Task goal: For this exercise, copy out each line of the material below that includes "JSON".

[Records excerpted from a collection]
==============================

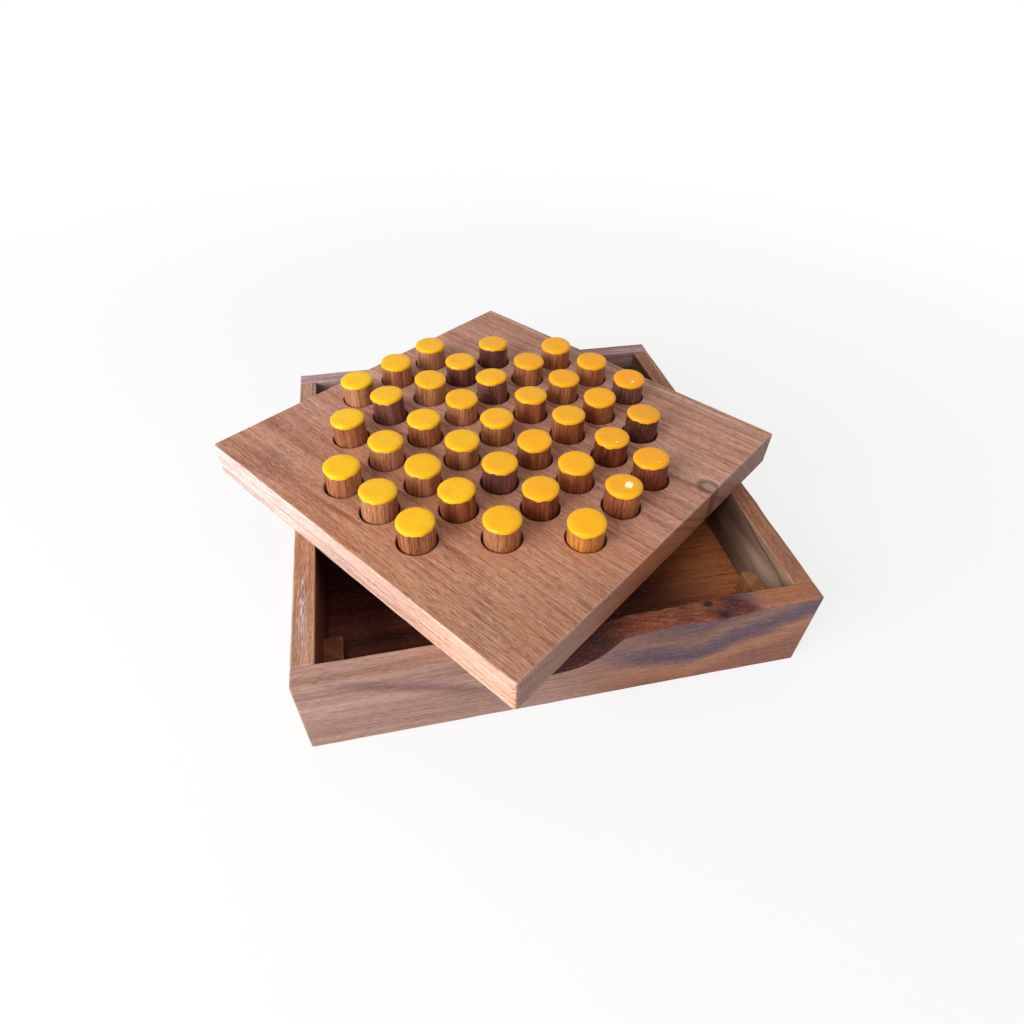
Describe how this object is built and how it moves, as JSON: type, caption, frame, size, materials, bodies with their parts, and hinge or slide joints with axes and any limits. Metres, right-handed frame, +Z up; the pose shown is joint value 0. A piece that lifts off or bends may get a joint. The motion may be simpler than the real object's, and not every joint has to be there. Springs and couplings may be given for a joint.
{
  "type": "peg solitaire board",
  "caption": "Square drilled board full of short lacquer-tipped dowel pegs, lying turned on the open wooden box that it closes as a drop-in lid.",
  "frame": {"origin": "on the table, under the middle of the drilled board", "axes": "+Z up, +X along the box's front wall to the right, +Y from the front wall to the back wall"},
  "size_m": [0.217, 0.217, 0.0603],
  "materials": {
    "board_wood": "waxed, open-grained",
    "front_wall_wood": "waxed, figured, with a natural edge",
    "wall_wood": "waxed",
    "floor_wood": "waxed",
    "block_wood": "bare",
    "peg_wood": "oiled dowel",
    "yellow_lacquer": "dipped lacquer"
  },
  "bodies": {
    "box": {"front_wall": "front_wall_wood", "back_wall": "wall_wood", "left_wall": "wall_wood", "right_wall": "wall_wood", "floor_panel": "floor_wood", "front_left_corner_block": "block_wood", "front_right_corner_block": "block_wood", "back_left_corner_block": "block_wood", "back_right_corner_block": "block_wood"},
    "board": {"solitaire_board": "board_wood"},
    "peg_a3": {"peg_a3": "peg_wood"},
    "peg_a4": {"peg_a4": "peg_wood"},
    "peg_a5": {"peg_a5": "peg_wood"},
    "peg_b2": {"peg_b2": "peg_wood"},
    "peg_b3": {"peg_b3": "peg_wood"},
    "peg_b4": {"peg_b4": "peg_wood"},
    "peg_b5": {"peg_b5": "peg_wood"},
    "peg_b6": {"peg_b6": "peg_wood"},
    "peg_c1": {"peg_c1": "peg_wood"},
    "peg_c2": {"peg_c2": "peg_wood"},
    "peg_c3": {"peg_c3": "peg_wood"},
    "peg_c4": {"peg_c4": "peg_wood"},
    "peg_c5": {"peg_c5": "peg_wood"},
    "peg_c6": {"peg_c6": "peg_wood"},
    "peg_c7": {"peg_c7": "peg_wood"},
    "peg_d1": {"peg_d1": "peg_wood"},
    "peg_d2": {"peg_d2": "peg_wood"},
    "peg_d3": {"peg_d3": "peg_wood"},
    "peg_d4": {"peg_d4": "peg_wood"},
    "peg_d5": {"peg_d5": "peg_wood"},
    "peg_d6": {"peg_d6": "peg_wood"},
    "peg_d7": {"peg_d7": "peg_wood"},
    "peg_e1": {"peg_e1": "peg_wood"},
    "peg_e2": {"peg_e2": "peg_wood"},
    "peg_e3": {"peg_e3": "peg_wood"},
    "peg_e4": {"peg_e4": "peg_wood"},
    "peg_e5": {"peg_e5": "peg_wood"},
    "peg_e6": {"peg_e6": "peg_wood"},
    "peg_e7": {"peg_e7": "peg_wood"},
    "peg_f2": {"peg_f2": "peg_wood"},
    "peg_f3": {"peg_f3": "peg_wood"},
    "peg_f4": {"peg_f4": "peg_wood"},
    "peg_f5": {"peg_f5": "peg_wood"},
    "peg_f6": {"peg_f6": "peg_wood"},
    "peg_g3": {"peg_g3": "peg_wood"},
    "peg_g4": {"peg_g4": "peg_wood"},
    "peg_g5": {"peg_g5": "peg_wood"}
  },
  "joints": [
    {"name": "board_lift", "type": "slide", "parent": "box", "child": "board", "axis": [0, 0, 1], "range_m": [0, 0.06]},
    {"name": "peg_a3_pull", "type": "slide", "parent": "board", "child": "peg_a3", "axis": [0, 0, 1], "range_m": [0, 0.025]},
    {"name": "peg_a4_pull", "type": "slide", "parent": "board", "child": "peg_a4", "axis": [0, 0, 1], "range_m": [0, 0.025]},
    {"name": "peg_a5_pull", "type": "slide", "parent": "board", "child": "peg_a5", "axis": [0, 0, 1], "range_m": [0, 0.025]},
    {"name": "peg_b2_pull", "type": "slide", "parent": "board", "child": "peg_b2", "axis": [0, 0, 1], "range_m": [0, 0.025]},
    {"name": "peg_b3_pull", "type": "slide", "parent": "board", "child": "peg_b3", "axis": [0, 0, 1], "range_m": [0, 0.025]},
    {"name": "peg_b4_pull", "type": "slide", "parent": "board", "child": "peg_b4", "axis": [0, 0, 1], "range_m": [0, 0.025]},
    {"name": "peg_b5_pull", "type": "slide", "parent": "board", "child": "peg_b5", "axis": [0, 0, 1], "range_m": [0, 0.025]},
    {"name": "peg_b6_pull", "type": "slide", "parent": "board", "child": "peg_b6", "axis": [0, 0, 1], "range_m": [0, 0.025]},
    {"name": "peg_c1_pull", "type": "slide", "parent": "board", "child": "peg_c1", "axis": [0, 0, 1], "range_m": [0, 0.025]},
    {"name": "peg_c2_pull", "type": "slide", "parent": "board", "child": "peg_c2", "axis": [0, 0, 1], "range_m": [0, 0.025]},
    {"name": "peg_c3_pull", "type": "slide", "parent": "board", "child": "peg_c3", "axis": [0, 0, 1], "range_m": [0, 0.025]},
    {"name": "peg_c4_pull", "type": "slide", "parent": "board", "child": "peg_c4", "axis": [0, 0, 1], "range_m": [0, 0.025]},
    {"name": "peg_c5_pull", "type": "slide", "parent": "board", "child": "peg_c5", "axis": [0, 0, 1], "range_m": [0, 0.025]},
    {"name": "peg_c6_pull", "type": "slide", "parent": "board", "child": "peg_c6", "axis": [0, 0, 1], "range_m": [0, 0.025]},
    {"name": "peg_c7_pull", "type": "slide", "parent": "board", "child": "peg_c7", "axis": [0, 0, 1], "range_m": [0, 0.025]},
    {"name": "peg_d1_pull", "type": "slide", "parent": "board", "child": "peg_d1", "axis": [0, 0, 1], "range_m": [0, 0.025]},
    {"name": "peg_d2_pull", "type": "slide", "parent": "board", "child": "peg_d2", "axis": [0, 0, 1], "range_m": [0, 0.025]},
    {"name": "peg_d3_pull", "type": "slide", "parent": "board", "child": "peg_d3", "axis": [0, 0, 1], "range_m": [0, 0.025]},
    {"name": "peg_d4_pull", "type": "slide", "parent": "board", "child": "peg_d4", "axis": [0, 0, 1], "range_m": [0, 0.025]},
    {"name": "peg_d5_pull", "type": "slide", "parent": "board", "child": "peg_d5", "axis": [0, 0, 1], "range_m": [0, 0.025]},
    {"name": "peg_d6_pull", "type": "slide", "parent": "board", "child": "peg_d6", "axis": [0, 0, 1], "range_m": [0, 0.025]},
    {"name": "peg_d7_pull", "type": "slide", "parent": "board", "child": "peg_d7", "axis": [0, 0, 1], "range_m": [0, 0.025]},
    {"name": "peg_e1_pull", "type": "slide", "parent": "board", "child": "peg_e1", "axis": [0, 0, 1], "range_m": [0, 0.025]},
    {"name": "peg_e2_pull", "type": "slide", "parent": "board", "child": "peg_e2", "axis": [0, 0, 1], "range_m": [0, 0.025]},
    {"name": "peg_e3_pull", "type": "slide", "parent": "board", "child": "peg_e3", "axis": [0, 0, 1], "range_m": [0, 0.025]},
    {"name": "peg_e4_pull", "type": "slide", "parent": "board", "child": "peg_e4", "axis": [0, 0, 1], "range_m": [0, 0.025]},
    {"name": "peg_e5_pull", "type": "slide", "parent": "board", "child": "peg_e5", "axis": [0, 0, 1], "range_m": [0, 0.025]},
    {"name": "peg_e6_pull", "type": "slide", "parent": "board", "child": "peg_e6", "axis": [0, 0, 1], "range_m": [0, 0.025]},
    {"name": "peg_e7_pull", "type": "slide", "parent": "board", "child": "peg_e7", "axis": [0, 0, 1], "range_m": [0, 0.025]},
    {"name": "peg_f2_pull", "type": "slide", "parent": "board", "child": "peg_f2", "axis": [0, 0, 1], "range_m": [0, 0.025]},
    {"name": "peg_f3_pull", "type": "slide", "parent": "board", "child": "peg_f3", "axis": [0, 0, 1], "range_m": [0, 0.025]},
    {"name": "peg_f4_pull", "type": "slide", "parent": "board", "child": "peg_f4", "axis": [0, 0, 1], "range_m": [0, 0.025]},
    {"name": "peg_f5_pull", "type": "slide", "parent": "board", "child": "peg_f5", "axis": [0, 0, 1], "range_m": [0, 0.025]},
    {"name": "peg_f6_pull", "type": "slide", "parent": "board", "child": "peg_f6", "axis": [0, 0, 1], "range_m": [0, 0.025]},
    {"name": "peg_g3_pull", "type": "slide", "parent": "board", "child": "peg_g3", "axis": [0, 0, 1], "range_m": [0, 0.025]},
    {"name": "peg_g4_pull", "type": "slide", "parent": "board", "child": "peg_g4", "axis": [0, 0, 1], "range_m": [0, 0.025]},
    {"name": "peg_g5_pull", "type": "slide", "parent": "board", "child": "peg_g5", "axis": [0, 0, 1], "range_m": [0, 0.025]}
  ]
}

==============================

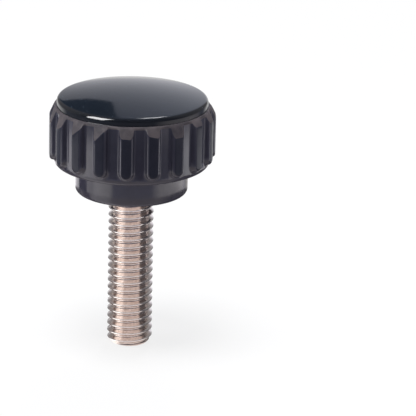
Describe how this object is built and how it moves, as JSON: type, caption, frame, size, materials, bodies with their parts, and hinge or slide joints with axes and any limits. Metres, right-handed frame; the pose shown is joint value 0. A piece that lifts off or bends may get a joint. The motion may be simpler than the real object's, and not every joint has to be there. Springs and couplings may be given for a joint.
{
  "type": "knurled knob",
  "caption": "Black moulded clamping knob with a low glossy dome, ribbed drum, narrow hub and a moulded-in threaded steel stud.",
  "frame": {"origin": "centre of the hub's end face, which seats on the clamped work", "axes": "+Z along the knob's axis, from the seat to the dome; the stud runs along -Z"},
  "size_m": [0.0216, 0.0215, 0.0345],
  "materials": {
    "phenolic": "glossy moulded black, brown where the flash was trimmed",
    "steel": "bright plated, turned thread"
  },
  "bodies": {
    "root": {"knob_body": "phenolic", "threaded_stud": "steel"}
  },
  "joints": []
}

==============================

Expected answer:
Describe how this object is built and how it moves, as JSON: type, caption, frame, size, materials, bodies with their parts, and hinge or slide joints with axes and any limits. Metres, right-handed frame, +Z up; the pose shown is joint value 0. A piece that lifts off or bends may get a joint. The motion may be simpler than the real object's, and not every joint has to be there. Springs and couplings may be given for a joint.
Describe how this object is built and how it moves, as JSON: type, caption, frame, size, materials, bodies with their parts, and hinge or slide joints with axes and any limits. Metres, right-handed frame; the pose shown is joint value 0. A piece that lifts off or bends may get a joint. The motion may be simpler than the real object's, and not every joint has to be there. Springs and couplings may be given for a joint.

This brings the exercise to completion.